Renault has unveiled its F1 challenger for the 2003 season, the Mike Gascoyne-designed R23, in Lucerne, Switzerland.

Renault has unveiled its F1 challenger for the 2003 season, the Mike Gascoyne-designed R23, in Lucerne, Switzerland.

The blue and yellow machine is the French manufacturer’s second car since returning to F1 as a works team and, with Italian Jarno Trulli joined by Spaniard Fernando Alonso in the driving line-up, expectations are high for the coming season.

Renault team principal Flavio Briatore, chairman Patrick Faure, Alonso and Trulli were present to introduce the new Renault in a brief ceremony.

The Lucerne unveiling is the first part of a dual launch for the team, the second part of which will take place at the Paul Ricard circuit in France on January 23.

The R23’s main distinguishing feature over its predecessor, which lifted Renault to fourth in the constructors' standings, is a drooping nose similar to that seen on last year's Jordan EJ13. The new car also contains some curvaceous exhaust outlets.

"Development started early - we had the car ready in November and have done mileage already," said Trulli, who tested the new machine, with 2002 bodywork, at Valencia in Spain last November. "The car looks very similar at the moment, but we will have a complete new aerodynamics package for the start of the season in Australia.

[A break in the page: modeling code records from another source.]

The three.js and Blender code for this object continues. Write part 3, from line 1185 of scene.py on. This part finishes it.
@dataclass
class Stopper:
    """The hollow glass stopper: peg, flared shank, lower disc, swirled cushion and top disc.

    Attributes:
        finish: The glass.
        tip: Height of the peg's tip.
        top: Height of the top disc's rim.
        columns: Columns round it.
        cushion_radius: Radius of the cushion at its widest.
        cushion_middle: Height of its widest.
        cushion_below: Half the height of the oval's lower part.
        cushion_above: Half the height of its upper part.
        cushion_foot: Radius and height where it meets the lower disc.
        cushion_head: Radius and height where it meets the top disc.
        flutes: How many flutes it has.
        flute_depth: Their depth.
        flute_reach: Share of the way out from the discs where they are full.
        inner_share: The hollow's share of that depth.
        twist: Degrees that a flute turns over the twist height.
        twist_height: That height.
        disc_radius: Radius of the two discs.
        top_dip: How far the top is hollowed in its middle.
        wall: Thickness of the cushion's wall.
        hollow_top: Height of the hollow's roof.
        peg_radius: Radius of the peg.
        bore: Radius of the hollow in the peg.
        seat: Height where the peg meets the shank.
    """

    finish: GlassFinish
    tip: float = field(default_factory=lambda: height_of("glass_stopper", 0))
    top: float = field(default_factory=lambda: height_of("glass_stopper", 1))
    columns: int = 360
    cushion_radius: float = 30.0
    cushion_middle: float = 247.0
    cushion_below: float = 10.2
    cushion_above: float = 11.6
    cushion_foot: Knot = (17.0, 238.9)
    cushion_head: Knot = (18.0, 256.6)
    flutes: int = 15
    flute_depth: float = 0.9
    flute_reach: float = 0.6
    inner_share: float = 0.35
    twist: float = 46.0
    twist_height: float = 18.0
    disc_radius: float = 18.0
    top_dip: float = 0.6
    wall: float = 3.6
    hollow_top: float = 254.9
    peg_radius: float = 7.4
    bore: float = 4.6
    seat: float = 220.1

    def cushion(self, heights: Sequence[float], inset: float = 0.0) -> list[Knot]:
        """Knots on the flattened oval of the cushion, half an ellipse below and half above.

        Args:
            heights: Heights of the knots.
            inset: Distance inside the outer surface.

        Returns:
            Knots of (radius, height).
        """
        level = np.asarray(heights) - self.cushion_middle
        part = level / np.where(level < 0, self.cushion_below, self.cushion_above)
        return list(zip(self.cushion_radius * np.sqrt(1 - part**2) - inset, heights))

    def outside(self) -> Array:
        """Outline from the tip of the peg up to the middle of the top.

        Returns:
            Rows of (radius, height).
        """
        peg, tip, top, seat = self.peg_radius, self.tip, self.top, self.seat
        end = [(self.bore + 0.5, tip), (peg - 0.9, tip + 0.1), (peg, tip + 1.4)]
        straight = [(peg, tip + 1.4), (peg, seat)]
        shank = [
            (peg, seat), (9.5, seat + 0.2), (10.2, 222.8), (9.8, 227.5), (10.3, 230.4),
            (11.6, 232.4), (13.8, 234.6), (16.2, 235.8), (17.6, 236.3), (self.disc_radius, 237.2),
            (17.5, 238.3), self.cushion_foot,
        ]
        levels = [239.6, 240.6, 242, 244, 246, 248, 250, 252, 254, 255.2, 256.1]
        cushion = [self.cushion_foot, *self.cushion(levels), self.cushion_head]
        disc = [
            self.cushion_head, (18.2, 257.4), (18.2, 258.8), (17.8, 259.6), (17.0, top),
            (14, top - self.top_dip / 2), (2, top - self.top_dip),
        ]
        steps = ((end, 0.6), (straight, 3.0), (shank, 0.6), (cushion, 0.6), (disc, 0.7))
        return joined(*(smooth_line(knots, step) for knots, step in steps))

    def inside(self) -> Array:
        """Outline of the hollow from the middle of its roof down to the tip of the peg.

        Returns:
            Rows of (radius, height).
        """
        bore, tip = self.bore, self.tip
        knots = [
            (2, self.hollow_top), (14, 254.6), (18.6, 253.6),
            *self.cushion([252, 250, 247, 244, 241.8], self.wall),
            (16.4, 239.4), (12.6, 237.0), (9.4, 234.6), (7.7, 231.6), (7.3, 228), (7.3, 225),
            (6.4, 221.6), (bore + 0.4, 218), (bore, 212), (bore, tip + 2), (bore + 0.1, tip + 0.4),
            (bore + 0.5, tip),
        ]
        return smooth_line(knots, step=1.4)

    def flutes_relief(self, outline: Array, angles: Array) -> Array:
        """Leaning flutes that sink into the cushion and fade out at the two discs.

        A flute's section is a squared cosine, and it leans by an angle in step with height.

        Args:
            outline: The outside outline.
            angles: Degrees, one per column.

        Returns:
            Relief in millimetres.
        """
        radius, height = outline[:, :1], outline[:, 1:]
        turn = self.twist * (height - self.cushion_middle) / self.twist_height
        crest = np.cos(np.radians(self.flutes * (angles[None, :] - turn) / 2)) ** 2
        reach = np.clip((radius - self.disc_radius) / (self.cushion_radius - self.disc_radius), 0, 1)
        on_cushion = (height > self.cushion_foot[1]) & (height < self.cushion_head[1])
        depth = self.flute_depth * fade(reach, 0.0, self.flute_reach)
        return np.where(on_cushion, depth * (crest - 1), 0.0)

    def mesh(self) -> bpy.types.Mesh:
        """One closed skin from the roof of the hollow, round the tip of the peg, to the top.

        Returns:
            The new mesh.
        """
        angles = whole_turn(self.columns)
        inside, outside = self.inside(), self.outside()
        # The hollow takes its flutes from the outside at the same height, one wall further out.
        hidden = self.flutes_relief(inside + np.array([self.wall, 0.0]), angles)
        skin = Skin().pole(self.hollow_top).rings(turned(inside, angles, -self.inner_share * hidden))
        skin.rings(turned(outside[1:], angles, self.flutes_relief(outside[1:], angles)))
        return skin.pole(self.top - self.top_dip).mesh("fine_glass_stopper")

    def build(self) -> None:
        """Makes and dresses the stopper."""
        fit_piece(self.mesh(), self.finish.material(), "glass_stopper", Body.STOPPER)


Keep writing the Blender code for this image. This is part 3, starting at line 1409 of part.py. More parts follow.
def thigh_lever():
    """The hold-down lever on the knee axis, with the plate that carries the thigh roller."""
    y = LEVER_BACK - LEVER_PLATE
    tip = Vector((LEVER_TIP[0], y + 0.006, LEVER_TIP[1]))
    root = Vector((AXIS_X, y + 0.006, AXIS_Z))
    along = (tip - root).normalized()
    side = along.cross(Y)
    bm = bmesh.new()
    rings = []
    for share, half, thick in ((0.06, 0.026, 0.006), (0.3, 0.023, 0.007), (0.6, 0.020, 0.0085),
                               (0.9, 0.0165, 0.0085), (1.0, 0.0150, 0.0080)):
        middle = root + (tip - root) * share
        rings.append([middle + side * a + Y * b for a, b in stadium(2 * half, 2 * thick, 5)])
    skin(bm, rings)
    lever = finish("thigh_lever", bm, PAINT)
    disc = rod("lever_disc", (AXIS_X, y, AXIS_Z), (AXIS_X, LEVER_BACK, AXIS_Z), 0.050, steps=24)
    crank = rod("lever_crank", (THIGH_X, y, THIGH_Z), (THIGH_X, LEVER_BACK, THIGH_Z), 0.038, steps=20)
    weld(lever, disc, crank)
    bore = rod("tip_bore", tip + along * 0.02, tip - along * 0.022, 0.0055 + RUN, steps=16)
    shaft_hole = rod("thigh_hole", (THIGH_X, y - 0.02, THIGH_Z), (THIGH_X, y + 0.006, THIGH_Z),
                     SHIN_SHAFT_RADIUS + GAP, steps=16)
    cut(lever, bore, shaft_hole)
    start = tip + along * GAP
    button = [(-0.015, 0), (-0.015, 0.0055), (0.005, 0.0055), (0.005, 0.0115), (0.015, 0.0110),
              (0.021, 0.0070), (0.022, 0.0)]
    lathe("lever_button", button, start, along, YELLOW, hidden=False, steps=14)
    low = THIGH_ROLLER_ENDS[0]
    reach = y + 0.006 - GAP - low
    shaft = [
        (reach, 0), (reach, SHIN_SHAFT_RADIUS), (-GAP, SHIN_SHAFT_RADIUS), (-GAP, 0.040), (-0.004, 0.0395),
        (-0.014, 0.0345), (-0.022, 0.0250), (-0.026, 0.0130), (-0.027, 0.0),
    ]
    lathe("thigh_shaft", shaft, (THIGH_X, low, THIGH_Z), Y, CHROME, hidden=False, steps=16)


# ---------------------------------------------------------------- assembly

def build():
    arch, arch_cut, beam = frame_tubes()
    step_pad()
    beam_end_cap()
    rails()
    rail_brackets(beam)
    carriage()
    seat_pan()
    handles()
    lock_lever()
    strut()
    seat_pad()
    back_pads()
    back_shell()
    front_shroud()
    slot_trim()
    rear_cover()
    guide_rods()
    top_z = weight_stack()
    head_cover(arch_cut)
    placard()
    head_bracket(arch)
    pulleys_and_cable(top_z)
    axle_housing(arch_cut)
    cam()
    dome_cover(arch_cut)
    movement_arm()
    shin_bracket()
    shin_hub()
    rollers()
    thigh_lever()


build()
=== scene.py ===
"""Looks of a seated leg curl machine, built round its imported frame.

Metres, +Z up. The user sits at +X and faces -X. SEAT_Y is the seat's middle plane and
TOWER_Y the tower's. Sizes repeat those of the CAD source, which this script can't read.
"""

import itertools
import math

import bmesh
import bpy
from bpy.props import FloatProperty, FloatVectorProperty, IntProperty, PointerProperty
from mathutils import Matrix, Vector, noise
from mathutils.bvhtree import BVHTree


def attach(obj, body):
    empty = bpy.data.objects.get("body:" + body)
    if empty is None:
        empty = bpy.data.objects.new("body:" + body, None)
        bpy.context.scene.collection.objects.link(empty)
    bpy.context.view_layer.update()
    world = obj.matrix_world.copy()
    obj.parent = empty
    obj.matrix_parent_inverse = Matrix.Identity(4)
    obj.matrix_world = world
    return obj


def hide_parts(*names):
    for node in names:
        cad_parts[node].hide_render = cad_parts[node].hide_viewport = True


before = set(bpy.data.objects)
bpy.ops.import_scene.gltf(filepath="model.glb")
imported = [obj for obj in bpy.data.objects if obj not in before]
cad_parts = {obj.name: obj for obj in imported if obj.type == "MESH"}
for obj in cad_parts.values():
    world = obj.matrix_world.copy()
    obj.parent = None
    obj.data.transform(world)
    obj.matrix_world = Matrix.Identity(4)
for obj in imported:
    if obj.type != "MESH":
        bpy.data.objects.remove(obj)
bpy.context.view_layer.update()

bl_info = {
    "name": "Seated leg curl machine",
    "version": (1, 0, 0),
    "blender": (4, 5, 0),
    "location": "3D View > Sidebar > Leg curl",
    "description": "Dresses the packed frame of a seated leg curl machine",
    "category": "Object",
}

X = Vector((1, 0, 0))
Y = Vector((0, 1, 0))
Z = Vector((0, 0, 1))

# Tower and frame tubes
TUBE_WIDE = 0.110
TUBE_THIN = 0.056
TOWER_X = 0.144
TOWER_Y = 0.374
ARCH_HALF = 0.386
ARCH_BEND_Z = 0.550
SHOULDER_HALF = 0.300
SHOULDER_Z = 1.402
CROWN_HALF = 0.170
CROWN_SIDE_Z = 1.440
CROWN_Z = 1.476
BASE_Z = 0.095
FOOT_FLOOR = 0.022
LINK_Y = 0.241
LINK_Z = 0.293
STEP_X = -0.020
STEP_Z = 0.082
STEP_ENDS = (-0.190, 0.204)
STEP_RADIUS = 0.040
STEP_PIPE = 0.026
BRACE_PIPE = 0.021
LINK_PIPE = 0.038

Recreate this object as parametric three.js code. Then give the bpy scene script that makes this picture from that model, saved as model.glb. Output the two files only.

"We have a new engine and a new gearbox and it looks as though the team has done a very good job," he added.

Alonso, the former Minardi driver who was Renault’s tester last year, said: "Getting a race seat with a major manufacturer is a major opportunity, and I'm not going to let it go to waste. Before fighting for myself in 2003, I will be driving for the team."

Gascoyne, Renault’s technical director, predicted that the new R23 would be competitive enough to score points in every race of the upcoming season.

"In 2002, when we were reliable, we generally finished in the top six," he said. "More points will be awarded now and that's good for us. Finishing in the top eight shouldn't be a problem, which means we should be able to add to our total at each grand prix."